**Problem details**
Show, in full, each line of the data that contains "materials".

**Collected material**

_ _ _ _ _ _ _

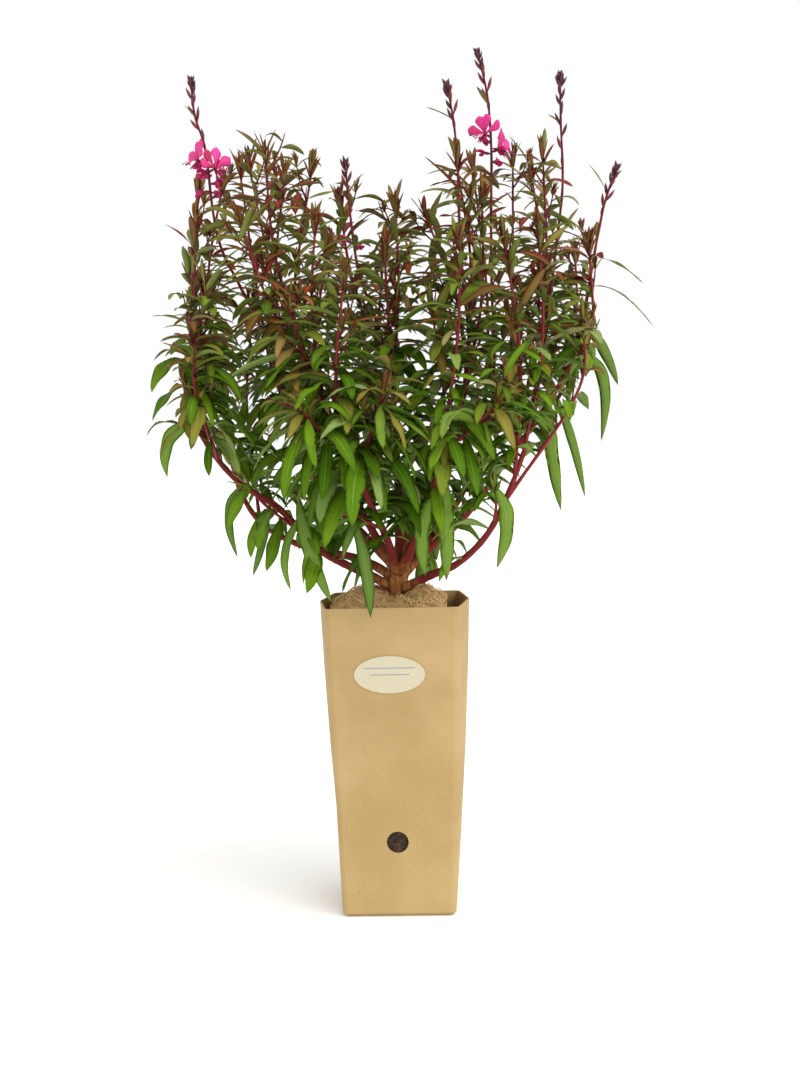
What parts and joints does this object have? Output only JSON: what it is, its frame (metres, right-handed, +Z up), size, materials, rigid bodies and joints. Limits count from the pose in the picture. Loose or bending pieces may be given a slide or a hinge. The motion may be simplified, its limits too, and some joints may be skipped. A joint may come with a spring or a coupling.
{
  "type": "potted flowering plant",
  "caption": "Bushy potted perennial with slender wands of small pink flowers, rooted in compost under a fibre mat in a tall square folded board pot.",
  "frame": {"origin": "centre of the pot's underside, on the surface it stands on", "axes": "+Z up along the pot's axis, -Y out of the labelled front wall, +X to the right seen from the front"},
  "size_m": [0.457, 0.3678, 0.7801],
  "materials": {
    "kraft_board": "matt",
    "label_paper": "satin",
    "compost": "rough",
    "coir": "rough",
    "old_wood": "rough",
    "foliage": "satin",
    "upper_foliage": "satin",
    "flowering_wand": "satin",
    "petal": "satin"
  },
  "bodies": {
    "root": {"board_pot": "kraft_board", "oval_label": "label_paper", "compost": "compost", "coir_mat": "coir", "woody_crown": "old_wood", "shoot_left_low_a": "upper_foliage", "shoot_left_low_b": "foliage", "shoot_left_low_c": "upper_foliage", "shoot_left_low_d": "foliage", "shoot_left_back_a": "upper_foliage", "shoot_left_back_b": "foliage", "shoot_left_back_c": "foliage", "shoot_left_front_a": "upper_foliage", "shoot_left_front_b": "upper_foliage", "shoot_left_front_c": "upper_foliage", "shoot_left_front_d": "foliage", "shoot_left_inner_a": "upper_foliage", "shoot_left_inner_b": "upper_foliage", "shoot_left_inner_c": "upper_foliage", "shoot_left_inner_d": "upper_foliage", "shoot_left_inner_e": "upper_foliage", "shoot_centre_a": "upper_foliage", "shoot_centre_b": "upper_foliage", "shoot_centre_c": "upper_foliage", "shoot_right_inner_a": "upper_foliage", "shoot_right_inner_b": "upper_foliage", "shoot_right_inner_c": "upper_foliage", "shoot_right_inner_d": "foliage", "shoot_right_main_a": "foliage", "shoot_right_main_b": "upper_foliage", "shoot_right_main_c": "upper_foliage", "shoot_right_main_d": "upper_foliage", "shoot_right_low_a": "upper_foliage", "shoot_right_low_b": "upper_foliage", "shoot_right_low_c": "foliage", "shoot_right_back_a": "upper_foliage", "shoot_right_back_b": "upper_foliage", "shoot_right_back_c": "foliage", "shoot_front_left_a": "foliage", "shoot_front_left_b": "foliage", "shoot_front_left_c": "foliage", "shoot_back_a": "upper_foliage", "shoot_back_b": "foliage", "shoot_front_right_a": "foliage", "shoot_front_right_b": "foliage", "spray_left_low": "foliage", "spray_left": "foliage", "spray_front_left": "foliage", "spray_front_right": "foliage", "spray_right_low": "foliage", "wand_left": "flowering_wand", "wand_centre": "flowering_wand", "wand_inner": "flowering_wand", "wand_tallest": "flowering_wand", "wand_right": "flowering_wand", "wand_far_right": "flowering_wand", "bloom_left_a": "petal", "bloom_left_b": "petal", "bloom_right_a": "petal", "bloom_right_b": "petal"}
  },
  "joints": []
}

_ _ _ _ _ _ _

**Solution to this task**
What parts and joints does this object have? Output only JSON: what it is, its frame (metres, right-handed, +Z up), size, materials, rigid bodies and joints. Limits count from the pose in the picture. Loose or bending pieces may be given a slide or a hinge. The motion may be simplified, its limits too, and some joints may be skipped. A joint may come with a spring or a coupling.
  "materials": {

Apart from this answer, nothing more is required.